9. However, despite the depth of the crisis that the neoliberal model has provoked in those countries where it is still in place, the breadth and variety of affected sectors that encompass the majority of the population, the multiplicity of demands that have emerged from society and which continue to remain unmet—all of which have produced a highly favorable situation for the creation of a very broad anti-neoliberal social bloc with enormous social force—the majority of these growing expressions of resistance and struggle are still far from truly representing a real threat to the system.
10. I believe that one of the reasons that helps explain this situation is that parallel to these favorable objective conditions for the construction of a broad alternative social bloc against neoliberalism, there are very complicated subjective conditions which have to do with a profound problem: the dispersion of the left.
11. And that is why I believe that for an effective struggle against neoliberalism, it is strategically important to articulate the different left sectors, understanding the left to mean all those forces that stand up against the capitalist system and its profit-driven logic, and who fight for an alternative society based on humanism and solidarity, built upon the interests of the working classes.
12. Therefore, the left cannot simply be reduced to that which belongs to left parties or political organizations; it also includes social actors and movements.
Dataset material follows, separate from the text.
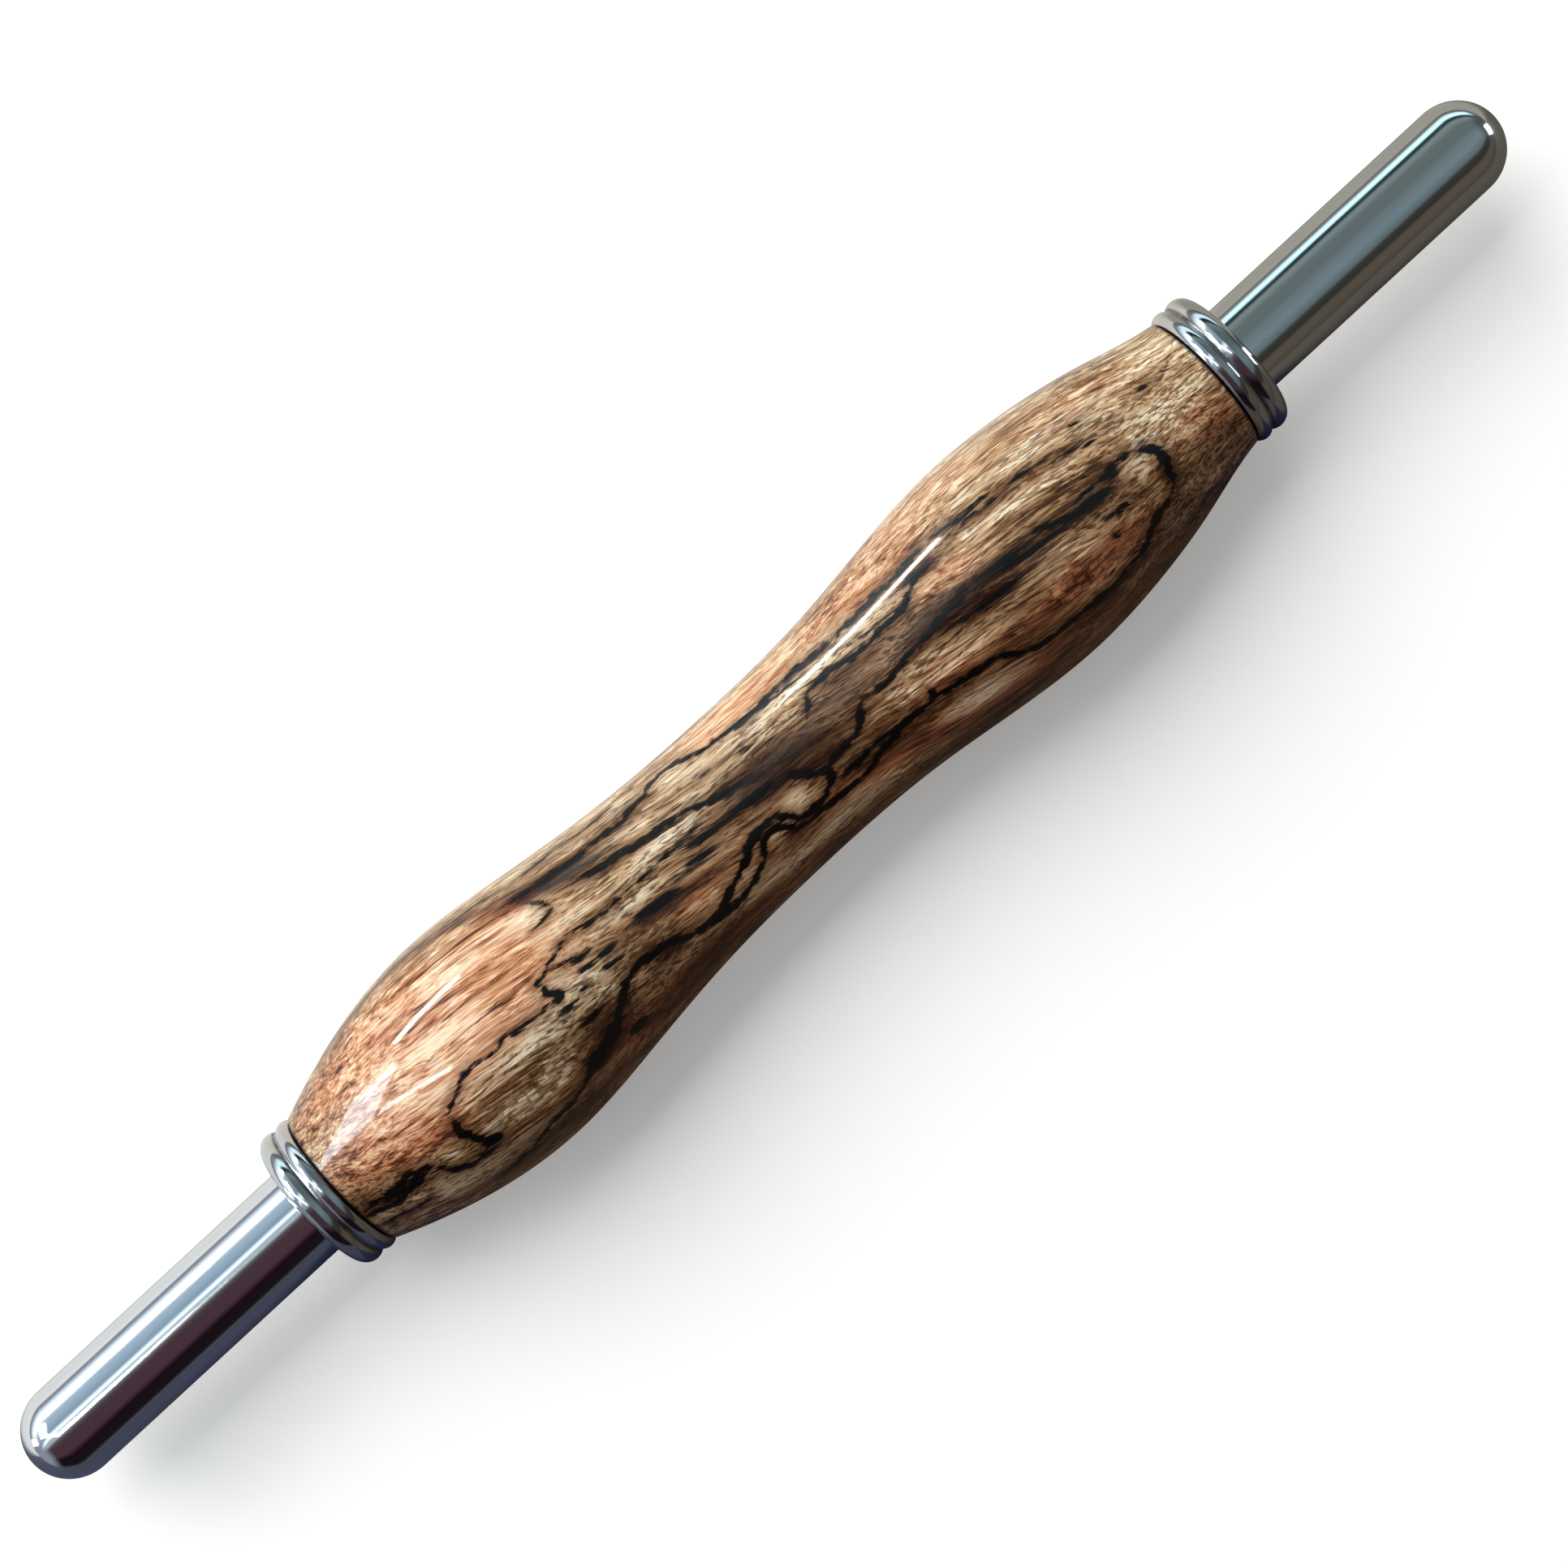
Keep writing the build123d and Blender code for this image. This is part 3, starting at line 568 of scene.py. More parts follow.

Very often these are more dynamic and combative than the former, but do not belong to or reject belonging to any political party or organization. Among the former are those who prefer to accumulate forces by using institutions to aid transformation, while others reject that option.
13. To simplify, I have decided to refer to the first group as the political left and the second group as the social left, even though I recognize that this conceptual separation is not always so clearly defined in practice. In fact, the more developed social movements tend to acquire socio-political dimensions.
14. To sum up, I believe that only by uniting the militant efforts of the most diverse expressions of the left will we be able to fully carry out the task of building the broad anti-neoliberal social bloc that we need to help elect progressive candidates and, from there, advance in the direction of being an alternative to capitalism. The strategic task therefore is to articulate the political and social left so that, from this starting point, we can bring the growing and disperse social opposition together into a single colossal column.